At 15, Andrey began pumping iron and simultaneously studying art in the beautiful Transcarpathian city of Uzhgorod. Set on being the winner, he moved to St. Petersburg and enrolled at the Academy of Arts, continuing to perfect the architecture of his body while honing his anatomical drawing skills. His further creative journey took him to China and the US where he tangibly succeeded in upholding the Ancient Greek principle of kalokagathia, the striving for a harmonious combination of one’s bodily, intellectual, and spiritual virtues. In our days, this ideal has been replaced by the cult of the natural, also known as body positivity.

The Last Titan is a statement focusing not so much on an individual as on his time; or, more accurately, on the juncture of times when old heroes leave and give way to new ones. The artist believes that this cultural phenomenon is cyclical: ‘A reality only recently capable of triumphant embodiment, a hymn to physicality is sinking to the bottom, slowly being buried under a layer of the consumer society’s debris and digital rust . . .’

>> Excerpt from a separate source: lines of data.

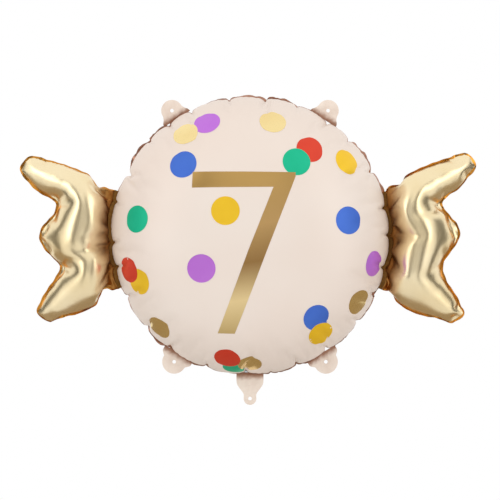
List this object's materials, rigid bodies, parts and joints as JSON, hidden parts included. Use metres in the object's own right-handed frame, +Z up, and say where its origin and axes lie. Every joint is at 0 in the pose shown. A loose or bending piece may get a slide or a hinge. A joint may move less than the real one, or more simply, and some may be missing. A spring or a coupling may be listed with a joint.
{
  "type": "foil number balloon",
  "caption": "Candy-shaped foil balloon: round body with a printed number and dots, folding wrapper wings, punched hanging tabs and a filling tail with a valve.",
  "frame": {"origin": "centre of the eyelet in the tail, where the balloon is tied", "axes": "+Z up from the tail to the round body, -Y out of the printed front, +X along the wings to the front's right"},
  "size_m": [0.55, 0.197, 0.3727],
  "materials": {
    "pink_film": "satin printed foil, pale pink",
    "gold_foil": "polished metallised film, champagne gold",
    "number_foil": "satin metallised gold print",
    "dots_red": "printed",
    "dots_blue": "printed",
    "dots_green": "printed",
    "dots_yellow": "printed",
    "dots_purple": "printed",
    "dots_gold": "metallised pale gold print",
    "clear_film": "clear film"
  },
  "bodies": {
    "body": {"body_front_panel": "pink_film", "body_back_panel": "pink_film", "body_rim_seal": "pink_film", "number_print": "number_foil", "dots_red": "dots_red", "dots_blue": "dots_blue", "dots_green": "dots_green", "dots_yellow": "dots_yellow", "dots_purple": "dots_purple", "dots_gold": "dots_gold", "valve_collar_front_film": "clear_film", "valve_collar_back_film": "clear_film", "left_wing_web": "gold_foil", "right_wing_web": "gold_foil"},
    "valve_front": {"valve_front_flap": "clear_film"},
    "valve_back": {"valve_back_flap": "clear_film"},
    "tail": {"tail_front_ply": "pink_film", "tail_back_ply": "pink_film", "tail_side_seal": "pink_film", "tail_front_film": "clear_film", "tail_back_film": "clear_film"},
    "tab_upper_left": {"tab_upper_left": "pink_film"},
    "tab_upper_right": {"tab_upper_right": "pink_film"},
    "tab_lower_left": {"tab_lower_left": "pink_film"},
    "tab_lower_right": {"tab_lower_right": "pink_film"},
    "left_wing": {"left_wing_front_panel": "gold_foil", "left_wing_back_panel": "gold_foil", "left_wing_rim_seal": "gold_foil"},
    "right_wing": {"right_wing_front_panel": "gold_foil", "right_wing_back_panel": "gold_foil", "right_wing_rim_seal": "gold_foil"}
  },
  "joints": [
    {"name": "left_wing_fold", "type": "hinge", "parent": "body", "child": "left_wing", "pos_m": [-0.168, 0, 0.197], "axis": [0, 0, -1], "range_deg": [-30, 30], "stiffness_Nm_per_rad": 0.02, "deforming": ["left_wing_web"]},
    {"name": "right_wing_fold", "type": "hinge", "parent": "body", "child": "right_wing", "pos_m": [0.168, 0, 0.197], "axis": [0, 0, 1], "range_deg": [-30, 30], "stiffness_Nm_per_rad": 0.02, "deforming": ["right_wing_web"]},
    {"name": "tail_bend", "type": "hinge", "parent": "body", "child": "tail", "pos_m": [0, 0, 0.0277], "axis": [1, 0, 0], "range_deg": [-75, 75], "stiffness_Nm_per_rad": 0.0003},
    {"name": "tab_upper_left_bend", "type": "hinge", "parent": "body", "child": "tab_upper_left", "pos_m": [-0.08972, 0, 0.34058], "axis": [-0.848, 0, -0.5299], "range_deg": [-75, 75], "stiffness_Nm_per_rad": 0.0002},
    {"name": "tab_upper_right_bend", "type": "hinge", "parent": "body", "child": "tab_upper_right", "pos_m": [0.08972, 0, 0.34058], "axis": [-0.848, 0, 0.5299], "range_deg": [-75, 75], "stiffness_Nm_per_rad": 0.0002},
    {"name": "tab_lower_left_bend", "type": "hinge", "parent": "body", "child": "tab_lower_left", "pos_m": [-0.0872, 0, 0.05188], "axis": [0.8572, 0, -0.515], "range_deg": [-75, 75], "stiffness_Nm_per_rad": 0.0002},
    {"name": "tab_lower_right_bend", "type": "hinge", "parent": "body", "child": "tab_lower_right", "pos_m": [0.0872, 0, 0.05188], "axis": [0.8572, 0, 0.515], "range_deg": [-75, 75], "stiffness_Nm_per_rad": 0.0002},
    {"name": "valve_front_open", "type": "hinge", "parent": "body", "child": "valve_front", "pos_m": [0, 0, 0.037], "axis": [1, 0, 0], "range_deg": [0, 4], "stiffness_Nm_per_rad": 0.0002},
    {"name": "valve_back_open", "type": "hinge", "parent": "body", "child": "valve_back", "pos_m": [0, 0, 0.037], "axis": [1, 0, 0], "range_deg": [-4, 0], "stiffness_Nm_per_rad": 0.0002}
  ],
  "couplings": [
    {"joint": "valve_back_open", "follows": "valve_front_open", "ratio": -1}
  ]
}
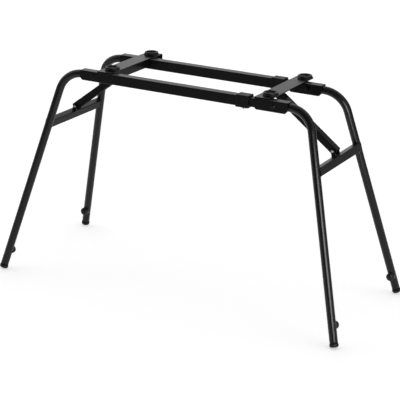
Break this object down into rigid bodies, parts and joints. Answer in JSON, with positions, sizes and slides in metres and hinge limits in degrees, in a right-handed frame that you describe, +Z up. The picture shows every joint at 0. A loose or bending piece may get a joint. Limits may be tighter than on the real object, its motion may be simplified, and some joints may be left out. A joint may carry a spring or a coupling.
{
  "type": "keyboard stand",
  "caption": "Low table-style keyboard stand: telescoping square-tube top frame with two flat arms and cup pads, on splayed round-tube leg frames that fold inward with diagonal struts.",
  "frame": {"origin": "on the floor below the middle of the closed stand", "axes": "+X along the rails towards the sliding half, +Y to the rear, +Z up"},
  "size_m": [1.1524, 0.4882, 0.6562],
  "materials": {
    "black_steel": "semi-matt black powder coat",
    "zinc_steel": "bright zinc plate",
    "blackened_steel": "blackened steel",
    "black_plastic": "moulded, fine grain",
    "nylon": "natural nylon",
    "black_rubber": "soft matt rubber"
  },
  "bodies": {
    "fixed_half": {"outer_rail_front": "black_steel", "outer_rail_rear": "black_steel", "rail_collar_front": "black_plastic", "rail_collar_rear": "black_plastic", "width_lock_screws": "zinc_steel", "left_hinge_bolts": "blackened_steel", "left_hinge_nuts": "blackened_steel", "left_hinge_washers": "nylon", "left_cross_angle": "black_steel", "left_cup_pad_front": "black_rubber", "left_cup_pad_rear": "black_rubber", "left_pad_screws": "blackened_steel", "left_pad_nuts": "blackened_steel", "left_upper_lug": "black_steel", "left_lock_pin": "zinc_steel", "left_support_arm": "black_steel"},
    "sliding_half": {"inner_rail_front": "black_steel", "inner_rail_rear": "black_steel", "glide_plug_front": "black_plastic", "glide_plug_rear": "black_plastic", "hinge_bracket_front": "black_steel", "hinge_bracket_rear": "black_steel", "right_hinge_bolts": "blackened_steel", "right_hinge_nuts": "blackened_steel", "right_hinge_washers": "nylon", "right_cross_angle": "black_steel", "right_cup_pad_front": "black_rubber", "right_cup_pad_rear": "black_rubber", "right_pad_screws": "blackened_steel", "right_pad_nuts": "blackened_steel", "right_upper_lug": "black_steel", "right_lock_pin": "zinc_steel", "right_support_arm": "black_steel"},
    "left_leg_frame": {"left_leg_rear": "black_steel", "left_leg_front": "black_steel", "left_foot_plug_rear": "black_rubber", "left_foot_plug_front": "black_rubber", "left_bumper_rear": "black_rubber", "left_bumper_front": "black_rubber", "left_crossbar": "black_steel", "left_lower_lug": "black_steel", "left_strut_pin": "zinc_steel", "left_strut_pin_cap": "blackened_steel"},
    "right_leg_frame": {"right_leg_rear": "black_steel", "right_leg_front": "black_steel", "right_foot_plug_rear": "black_rubber", "right_foot_plug_front": "black_rubber", "right_bumper_rear": "black_rubber", "right_bumper_front": "black_rubber", "right_crossbar": "black_steel", "right_lower_lug": "black_steel", "right_strut_pin": "zinc_steel", "right_strut_pin_cap": "blackened_steel"},
    "left_strut_body": {"left_strut": "black_steel"},
    "right_strut_body": {"right_strut": "black_steel"}
  },
  "joints": [
    {"name": "width_slide", "type": "slide", "parent": "fixed_half", "child": "sliding_half", "axis": [1, 0, 0], "range_m": [-0.014, 0.2]},
    {"name": "left_leg_fold", "type": "hinge", "parent": "fixed_half", "child": "left_leg_frame", "pos_m": [-0.2965, 0, 0.629], "axis": [0, -1, 0], "range_deg": [0, 98]},
    {"name": "right_leg_fold", "type": "hinge", "parent": "sliding_half", "child": "right_leg_frame", "pos_m": [0.2965, 0, 0.629], "axis": [0, 1, 0], "range_deg": [0, 104.4]},
    {"name": "left_strut_turn", "type": "hinge", "parent": "left_leg_frame", "child": "left_strut_body", "pos_m": [-0.436, 0, 0.4925], "axis": [0, -1, 0], "range_deg": [0, 36.5]},
    {"name": "right_strut_turn", "type": "hinge", "parent": "right_leg_frame", "child": "right_strut_body", "pos_m": [0.436, 0, 0.4925], "axis": [0, 1, 0], "range_deg": [0, 38.7]}
  ],
  "couplings": [
    {"joint": "left_strut_turn", "follows": "left_leg_fold", "ratio": 0.37},
    {"joint": "right_strut_turn", "follows": "right_leg_fold", "ratio": 0.37}
  ]
}
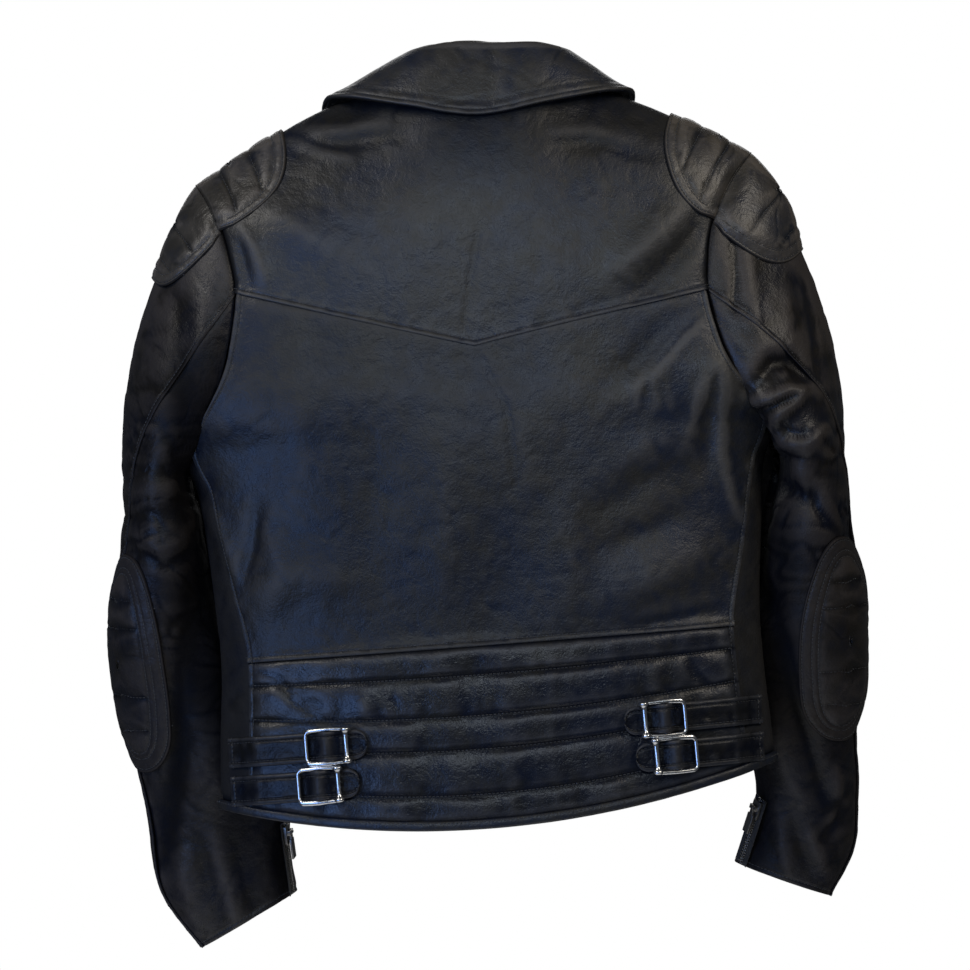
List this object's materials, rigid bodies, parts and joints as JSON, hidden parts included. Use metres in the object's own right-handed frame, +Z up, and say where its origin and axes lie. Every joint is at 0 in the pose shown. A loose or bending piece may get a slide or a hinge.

Andrey Kartashov was nicknamed Terminartist, a portmanteau of artist and the Terminator. This looks like an ironic twist on perfectionism, obsession with art, and incongruence with the stereotypical bohemian image. Could the achievism and muscular armour be merely a vulnerable soul’s protection against the world’s imperfections?

James Cameron’s directorial genius very aptly casted Arnold Schwarzenegger as a soulless machine executing its programme. This can also serve as a metaphor for a perfectionist’s ambition to get past oneself at any cost and be the best in everything: to roll one’s boulder to the top giving the losers a contemptuous look through sunglasses. Up until the yearly 2000s, the Terminator remained a very significant cultural icon, being vastly different from the standard mythological characters who have their ups and downs and achieve immortality through their feats.

Arnold Schwarzenegger’s success culminated in his political career, in particular, the two terms he had served as the governor of California. Having had a good laugh at his former typecasting as a macho superhero in a number of late-1990s comedies, the actor attempted to make a valuable contribution to the society. As head of the government of one of the largest and most advanced American states, he, like the Terminator, assumed responsibility for its future, bringing to bear his skills of self-discipline and self-control.

This series of events can be traced in Andrey Kartashov’s paintings making a nod to the century-old Vienna Secession style. At the same time, they also have a more profound, universal appeal. Even though the currently trending hero is more likely to be a defiant loser like Icarus while all glory is reserved for modern-day Dianas, Athenas, and other divine warrioresses, the testosterone titans pushed to the bottom of mass culture will be back someday.

about the artist
Andrey Kartashov successively graduated from the Transcarpathian Art Academy’s Adalbert Erdeli Professional Art College in Uzhgorod and the Painting Department of the Ilya Repin St. Petersburg Academy of Arts. In 2007, he joined the Portrait Society of America (PSA), an in 2016, the Artists’ Union of Russia. His paintings are in the collections of the Museum of the Russian Academy of Arts in St. Petersburg, Tianjin Museum and Liu Haisu Art Museum in China, Arnold Schwarzenegger Museum in Austria, as well as in private collections in Russia, UK, US, China, Ukraine, Poland, France, and the Netherlands.